The Guardian
Martin Wainwright
Two men who helped prepare a botched murder case which led to the wrongful jailing of Stefan Kiszko for 16 years may not face prosecution for perverting the course of justice. A magistrate granted a stay in proceedings yesterday in the case against a retired detective and a former Home Office scientist who investigated the stabbing of Rochdale schoolgirl Lesley Molseed.
Charges against former West Yorkshire police superintendent Dick Holland, 62, and retired forensic scientist Ronald Outteridge, 68, will not now proceed unless the Crown Prosecution Service appeals against the decision. There has been concern that the men could not get a fair trial because of lengthy and detailed publicity about the long affair.
Stipendiary magistrate Jane Hayward made her 30-minute ruling today at Rochdale magistrates court. Reporting restrictions were not lifted, and she ordered that no details of her decision be published because of the possibility that the CPS might appeal for a judicial review which could overturn her ruling.
Mr Holland, of Huddersfield, and Mr Outteridge, of Huntingdon, Cambridge, said after the hearing that they were both very pleased with the outcome. But Lesley Molseed's sister, Julie Crabbe, who left the court in tears, said: "I hope the prosecution go for an appeal."
Mr Kiszko's conviction was quashed in February 1992, 16 years after he was sentenced to life imprisonment for killing 11-year-old Lesley, whose body was found with 12 stab wounds on isolated Pennine moorland 10 miles from her home. The Court of Appeal freed him after hearing evidence that he had given a semen sample to police before the trial which showed he was infertile and could not have been responsible for traces found on the dead girl's clothes.

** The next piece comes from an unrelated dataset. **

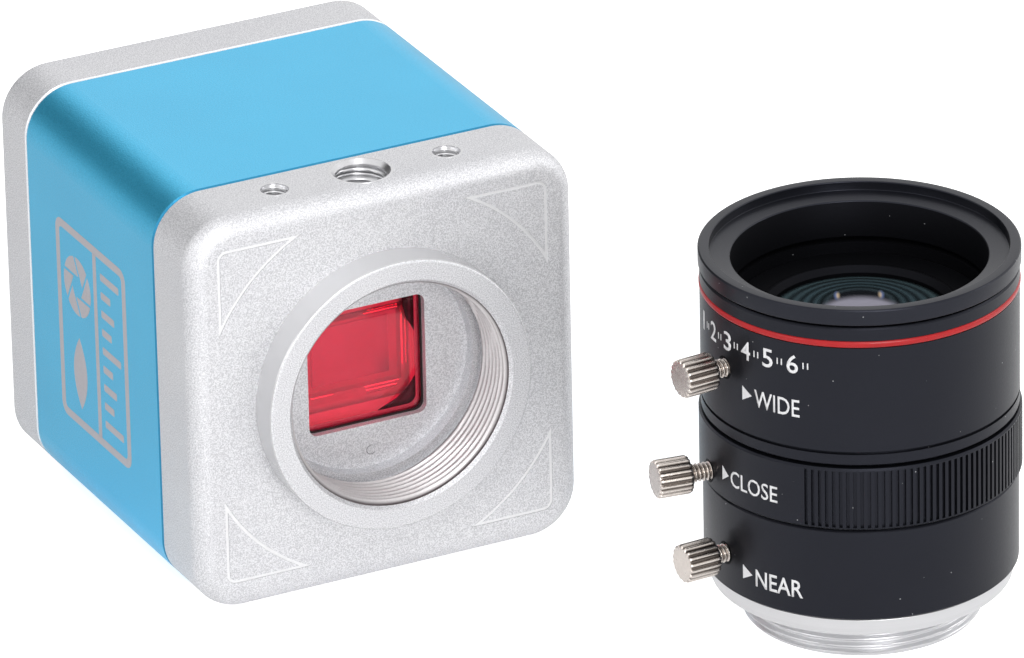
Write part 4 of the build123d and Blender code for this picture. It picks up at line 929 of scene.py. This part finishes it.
def aperture_blades(x, y, radius, hole, gap):
    """Six blade outlines: the hexagon's corner, its side carried on to the rim, the rim's arc to the
    next side's end, and the next corner, all drawn in a little to leave a gap."""
    corners = [hole * np.array([math.cos(k * math.pi / 3), math.sin(k * math.pi / 3)]) for k in range(8)]
    ends = []
    for k in range(7):
        side = (corners[k + 1] - corners[k]) / hole
        along = -corners[k] @ side + math.sqrt((corners[k] @ side) ** 2 - hole**2 + radius**2)
        ends.append(corners[k] + along * side)
    for k in range(6):
        start, stop = (math.atan2(end[1], end[0]) for end in (ends[k], ends[k + 1]))
        arc = np.linspace(start, start + (stop - start) % (2 * math.pi), 8)
        rim = np.stack([radius * np.cos(arc), radius * np.sin(arc)], -1)
        outline = np.concatenate([[corners[k + 1]], rim, [corners[k + 2]]])
        middle = outline.mean(0)
        yield middle + (outline - middle) * (1 - gap) + (x, y)


sheet = bmesh.new()
wide, tall, border = 17.6, 23.2, 0.95
draw_loop(sheet, rounded_box(0, 0, wide, tall, 1.4),
          rounded_box(border, border, wide - border, tall - border, 0.6))
draw_shape(sheet, rounded_box(9.35, 0.9, 10.2, 22.3, 0.05, 2))
for blade in aperture_blades(5.15, 16.6, 3.5, 1.3, 0.13):
    draw_shape(sheet, [tuple(p) for p in blade])
arc = np.linspace(-1, 1, 12)
draw_shape(sheet, [(5.15 + 1.7 * (1 - a * a), 6.4 + 4.2 * a) for a in arc]
           + [(5.15 - 1.7 * (1 - a * a), 6.4 + 4.2 * a) for a in arc[::-1][1:-1]])
bar_left, bar_step = 11.2, 2.15
for k, reach in enumerate((4.6, 2.4, 3.2, 2.4, 4.6, 2.4, 3.2, 2.4, 4.6)):
    rise = k * bar_step
    draw_shape(sheet, rounded_box(bar_left, 2.6 + rise, bar_left + reach, 3.45 + rise, 0.15, 3))
panel_back, panel_foot = 10.1, 10.5


def on_sleeve(x, y):
    """Lays the sheet on the left side of the sleeve, with x running forwards and y up."""
    return np.stack([np.full_like(x, -head_half_width), panel_back - x, panel_foot + y], -1)


etched_metal = plain_finish(
    "etched_bare_aluminium", "#b4b0b5", "#c6c3c7", 0.22, 0.5, 0.65, 0.02, Metallic=0.75)
panel = lay_artwork("side_panel", sheet, on_sleeve, 40.0, 0.015)
dress(panel, "root", "cast_aluminium", etched_metal)
print("panel:", len(panel.data.polygons), "faces")

# %% [markdown]
# Behind the red window the sensor sits in its package. Gold pads run in double rows along the ledge of the
# package: far below a pixel in width, so each is drawn as a dash that is just wide enough to show. Thin dark
# plates at two corners of the filter's frame are painted shade, for the shade that falls there. A white ledge
# laid over the gap beside the package is painted light: it covers the shaded gap and the inner wall of the
# frame. On the floor of the well a stamping tool left a small mark like a C.


# %% Bond pads, painted shade and light behind the filter, and the tool's mark
def pad_row(start, step, count, size, depth):
    """Bond pads as one array, at start + k step. The top of each pad is drawn in and leans by the same two
    slopes: a bonding tool leaves them so, and they all catch the light from one side."""
    unit = np.array([(-1, -1, 0), (1, -1, 0), (1, 1, 0), (-1, 1, 0),
                     (-0.7, -0.7, 1), (0.7, -0.7, 1), (0.7, 0.7, 1), (-0.7, 0.7, 1)], float)
    k = np.arange(count)[:, None, None]
    spots = np.array([*start, 0.0]) + k * np.array([*step, 0.0])
    flat = spots + unit[None] * np.array([size[0] / 2, size[1] / 2, 0.05])
    lean = 0.303 * unit[None, :, 0] * size[0] - 0.411 * unit[None, :, 1] * size[1]
    flat[..., 2] += unit[None, :, 2] * lean / 2
    world = np.stack([flat[..., 0], face_y + depth - flat[..., 2], axis_z + flat[..., 1]], -1)
    faces = np.array([(0, 1, 5, 4), (1, 2, 6, 5), (2, 3, 7, 6), (3, 0, 4, 7), (4, 5, 6, 7), (3, 2, 1, 0)])
    return world.reshape(-1, 3), (faces[None] + 8 * k).reshape(-1, 4)


def solid_from(name, points, faces):
    """A mesh from plain lists of points, in millimetres, and faces, with its faces turned outwards."""
    mesh = bpy.data.meshes.new(name)
    mesh.from_pydata((np.asarray(points, float) * MM).tolist(), [], [tuple(int(v) for v in f) for f in faces])
    work = bmesh.new()
    work.from_mesh(mesh)
    bmesh.ops.recalc_face_normals(work, faces=work.faces)
    work.to_mesh(mesh)
    work.free()
    return add_piece(name, mesh)


def plate_from(name, outlines, front, back):
    """Flat plates between two depths behind the head's face, from outlines of (x, height over the axis)."""
    points, faces = [], []
    for outline in outlines:
        base, count = len(points), len(outline)
        for depth in (front, back):
            points += [(x, face_y + depth, axis_z + z) for x, z in outline]
        faces += [tuple(range(base, base + count)), tuple(range(base + count, base + 2 * count))]
        faces += [(base + k, base + (k + 1) % count, base + count + (k + 1) % count, base + count + k)
                  for k in range(count)]
    return solid_from(name, points, faces)


upright, level, pad_depth = (0.07, 0.2), (0.34, 0.07), 8.29
pad_rows = [((x, -2.35), (0, 0.3), 23, upright) for x in (5.76, 6.2, -5.76, -6.2)]
pad_rows += [(start, (0.46, 0), count, level) for start, count in (
    ((1.45, 4.33), 9), ((1.95, 4.62), 8), ((1.45, -4.2), 9), ((1.6, -4.62), 8), ((-4.9, -4.2), 6))]
pads, quads = [], []
for row in pad_rows:
    points, faces = pad_row(*row, pad_depth)
    quads.append(faces + sum(len(p) for p in pads))
    pads.append(points)
sensor_pads = solid_from("sensor_pads", np.concatenate(pads), np.concatenate(quads))
gold = plain_finish("gold_bond_pads", "#f8e4bc", "#fff2d8", 0.3, 0.16, 0.26, 0.001, Metallic=0.9)
dress(sensor_pads, "root", "ceramic_package", gold)

half = 6.62
# Painted shade: dark plates at two corners of the filter, where shade falls.
corner_shade_plates = plate_from("corner_painted_shade", [
    [(5.3, half), (half, half), (half, 1.7), (6.2, 2.6), (5.75, 3.3), (5.3, 5.2)],
    [(2.1, -half), (4.4, -5.7), (5.8, -4.6), (half, -3.5), (half, -half)]], 6.92, 7.05)
dress(corner_shade_plates, "root", "black_rubber", finishes["black_rubber"])
# Painted light: a white plate over the shaded gap and inner wall beside the package.
ledge = plate_from("filter_ledge_painted_light", [
    [(-half, -half), (half, -half), (half, half), (6.05, half), (6.05, -5.35), (-half, -5.35)]], 7.06, 7.2)
ledge_white_painted_light = plain_finish("ledge_white_painted_light", "#f4f2f0", "#ffffff", 0.4, 0.4, 0.6, 0.004)
dress(ledge, "root", "ceramic_package", ledge_white_painted_light)

mark_radius, mark_steps = 0.52, 40
mark_x, mark_depth, mark_drop = 0.25, 4.9, 9.9
sweep = np.radians(np.linspace(70, 330, mark_steps))[:, None]
thick = (np.sin(np.linspace(0, np.pi, mark_steps)) ** 0.3 * 0.045)[:, None]
tube_angle = full_turn(8)
reach = mark_radius + thick * np.cos(tube_angle)
tool_points = np.stack([
    mark_x + reach * np.cos(sweep), face_y + mark_depth - thick * np.sin(tube_angle) * 0.8,
    axis_z - mark_drop + reach * np.sin(sweep)], -1)
stamped = plain_finish("stamped_line", "#6f7074", "#8b8c90", 0.2, 0.35, 0.5, 0.004, Metallic=0.8)
tool_mark = grid_mesh("tool_mark", tool_points, close_columns=True, sharp=60)
dress(tool_mark, "root", "cast_aluminium", stamped)
print("sensor pads:", len(sensor_pads.data.polygons) // 6)

# %% [markdown]
# The table is a large white sheet. It should come out plain white, yet keep the soft shadows under the two
# things. So it is an ordinary white surface to all light, and to the camera, to mirrors and to glass it
# also glows a little, which lifts it to full white without adding any light to the object. What the head's
# left side mirrors is the table behind it to the left, and the front face mirrors the table before it. The
# glow in a mirror fades from front to back, so that the side comes out a tone darker than the face.

# %% Table
table_half = 2500
table = grid_mesh("table", np.array([[(x, y, table_z) for x in (-table_half, table_half)]
                                     for y in (-table_half, table_half)], float))
if table.data.polygons[0].normal.z < 0:
    table.data.flip_normals()
table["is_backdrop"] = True
table_white, tree, place = new_material("white_table")
ray = add_node(tree, "LightPath")
behind = reckon_vector(tree, "DOT_PRODUCT", place, (-0.6, 0.8, 0))
fade = remap(tree, behind, 0.34, 0.0, -0.01, 0.05, interpolation_type="SMOOTHSTEP")
mirrored = reckon(tree, "MULTIPLY", ray.outputs["Is Glossy Ray"], fade)
direct = reckon(tree, "MAXIMUM", ray.outputs["Is Camera Ray"], ray.outputs["Is Transmission Ray"])
glow = reckon(tree, "ADD", mirrored, reckon(tree, "MULTIPLY", direct, 0.74))
paper = add_node(tree, "BsdfDiffuse", {"Color": srgb("#eeeeee")})
lift = add_node(tree, "Emission", {"Strength": glow})
both = add_node(tree, "AddShader", {0: paper.outputs[0], 1: lift.outputs[0]})
add_node(tree, "OutputMaterial", {"Surface": both.outputs[0]})
table.data.materials.append(table_white)
print("table laid at z =", table_z, "mm")

# %% [markdown]
# A product studio surrounds the object with white and takes light away where an edge needs to show. The
# world is white all round. Behind and to the left, a soft-edged dark card stands in it: the rounded edge of
# the sleeve mirrors that direction, and there the blue deepens. A large soft lamp stands high in front, so
# that the tops get more light than the left side. One low in front reaches into the well, and two small ones
# fill the sides.

# %% World and lamps
world = bpy.data.worlds.new("studio")
bpy.context.scene.world = world
world.use_nodes = True
tree = world.node_tree
tree.nodes.clear()
direction = add_node(tree, "TexCoord").outputs["Generated"]
card = Vector((-0.30, 0.87, 0.30)).normalized()
card_rim, card_core = math.cos(math.radians(32)), math.cos(math.radians(12))
towards = reckon_vector(tree, "DOT_PRODUCT", direction, card)
shade = remap(tree, towards, 1.0, 0.05, card_rim, card_core, interpolation_type="SMOOTHSTEP")
ray = add_node(tree, "LightPath")
dimmed = reckon(tree, "MULTIPLY", mix_values(tree, ray.outputs["Is Glossy Ray"], 0.74, 1.1), shade)
shown = mix_values(tree, ray.outputs["Is Camera Ray"], dimmed, 1.0)
sky = add_node(tree, "Background", {"Color": (1.0, 1.0, 1.0, 1.0), "Strength": shown})
add_node(tree, "OutputWorld", {"Surface": sky.outputs[0]})


def soft_lamp(name, place, aim, width, power):
    """A square lamp of a width in metres, turned so that it shines from its place at a point."""
    lamp = bpy.data.lights.new(name, "AREA")
    lamp.size = width
    lamp.energy = power
    holder = bpy.data.objects.new(name, lamp)
    holder.location = place
    holder.rotation_euler = (Vector(aim) - Vector(place)).to_track_quat("-Z", "Y").to_euler()
    bpy.context.scene.collection.objects.link(holder)


soft_lamp("key_lamp", (-0.16, -0.72, 0.95), (0.01, -0.02, 0.02), 0.45, 2.2)
soft_lamp("front_lamp", (-0.15, -1.1, 0.35), (0.0, -0.02, 0.02), 0.4, 5.1)
soft_lamp("left_lamp", (-0.95, -0.25, 0.35), (0.0, 0.0, 0.02), 0.4, 1.0)
soft_lamp("right_lamp", (0.95, -0.35, 0.45), (0.03, -0.04, 0.02), 0.35, 1.2)
print("world white, one dark card, four lamps")

# %% [markdown]
# The camera was fitted to the edges and rims that can be read off the photograph: how far it turns about
# the object, how high it stands, its slight roll and its distance. Its three directions follow from the
# first three, and they are the columns of its matrix.

# %% Camera
azimuth, elevation, roll = (math.radians(v) for v in (-26.192, 24.883, -1.239))
back = np.array([math.sin(azimuth) * math.cos(elevation), -math.cos(azimuth) * math.cos(elevation),
                 math.sin(elevation)])
right = np.array([math.cos(azimuth), math.sin(azimuth), 0])
up = np.cross(back, right)
right, up = right * math.cos(roll) + up * math.sin(roll), up * math.cos(roll) - right * math.sin(roll)
eye = np.array([0, face_y, axis_z]) + right * 13.126 + up * 5.631 + back * 1160.7
camera_data = bpy.data.cameras.new("photo_camera")
sensor_width, focal_pixels, image_pixels = 36.0, 11037.7, 1024
camera_data.sensor_width = sensor_width
camera_data.lens = focal_pixels / image_pixels * sensor_width
camera_data.clip_end = 20.0
camera = bpy.data.objects.new("photo_camera", camera_data)
camera.matrix_world = Matrix([(*(v[k] for v in (right, up, back)), eye[k] * MM) for k in range(3)]
                             + [(0, 0, 0, 1)])
bpy.context.scene.collection.objects.link(camera)
bpy.context.scene.camera = camera
bpy.context.scene.view_settings.view_transform = "Standard"
print("camera at", [round(v) for v in eye], "mm, lens", round(camera_data.lens), "mm")

# %% [markdown]
# Last, the dressed object is measured against the solids that it stands on, and how far its box grew on each
# side is printed.

# %% Measure and finish
new_low, new_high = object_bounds()
growth = [round((a - b) / MM, 3) for a, b in zip((*cad_low, *new_high), (*new_low, *cad_high))]
print("box grew by, mm:", growth)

Mr Kiszko died of natural causes nearly two years after his release at the home in Rochdale which he shared with his mother. Friends of Mr Kiszko, who was 22 when he was arrested but had a mental age of 12, said he never recovered from his prison ordeal. Towards the end of his time in jail he was treated for schizophrenia. He died before final compensation had been agreed with the Home Office.